We noted that the schedule said 3pm was “Begin returning to the Palace of Fine Arts” and 3:30 was the “Deadline for activating the San Francsico Connection.” We got back at 3:25, eager to enter our answers but we were ushered into the auditorium where we found out, ta da, everything was done. Our answers were too late to be counted, game over, yay, everybody wins. All that and we didn’t even get the satisfaction of helping in the co-op game. We were at least able to check our answers later and found that we got them right, including one that nobody else answered correctly. But even that was one that we needed a lot of help from people on the phone with Google to solve.
The basic problem is this, and it should not even have to be explained to anybody who makes, plays, or respects games in any form: If you set up rules, follow them.

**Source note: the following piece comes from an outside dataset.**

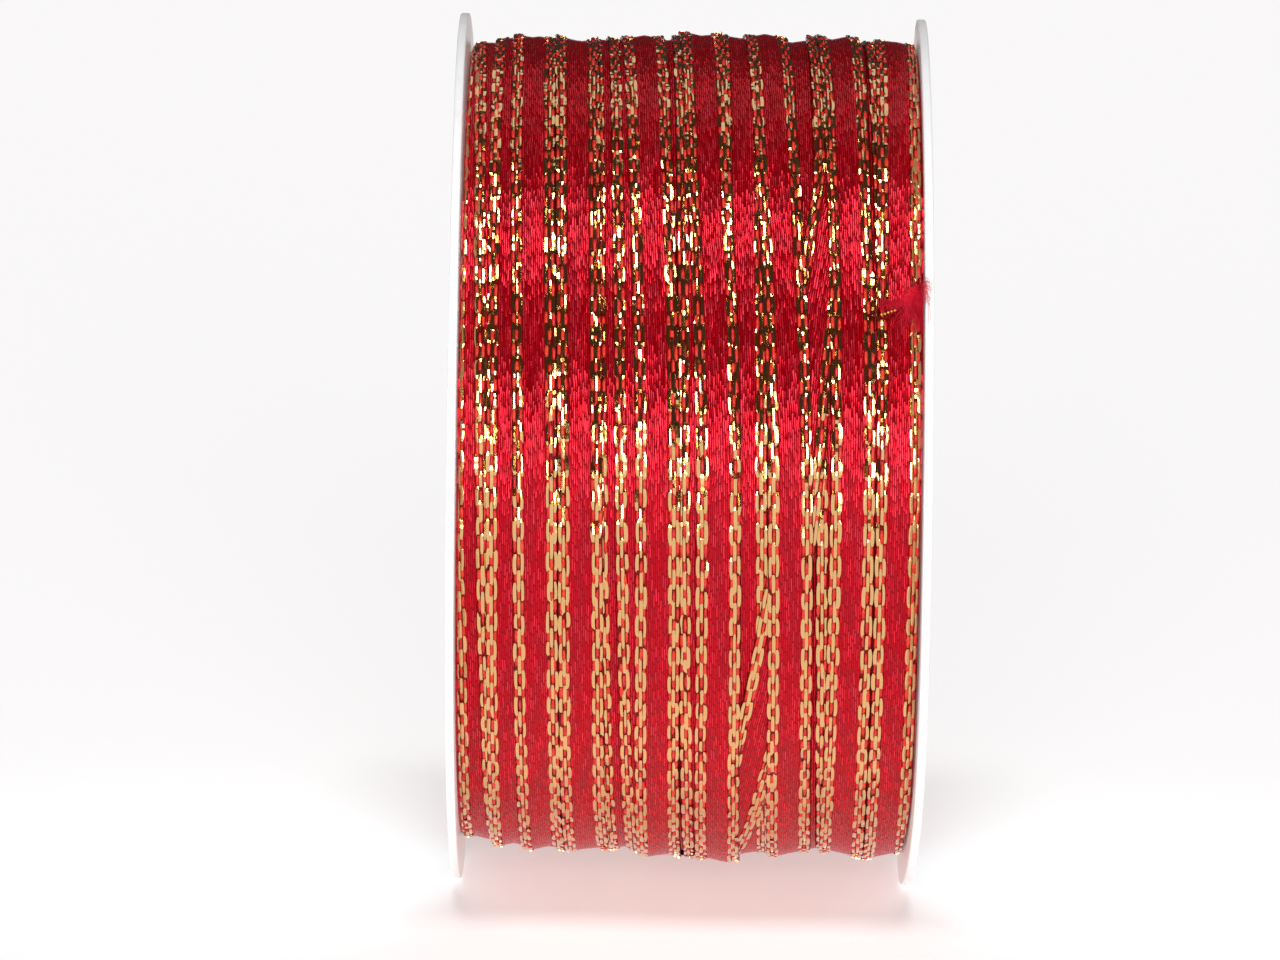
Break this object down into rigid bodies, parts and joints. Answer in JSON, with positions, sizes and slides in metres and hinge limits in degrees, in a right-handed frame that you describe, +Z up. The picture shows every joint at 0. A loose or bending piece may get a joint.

Don’t tell people they won’t need laptops, then pass out puzzles that someone needs the Internet to solve. Don’t say you can come back if you cannot find the answers and not honor that statement. Don’t tell people things will happen at one time and then make them happen at another. Say what you mean and mean what you say.
I still like Perplex City. The master game with the cards, the ARG, and the treasure hunt still tickles my fancy. But I found the live event extremely frustrating and disheartening.
It’s sobering to think that I would have been more helpful to my team if I had simply never attended at all.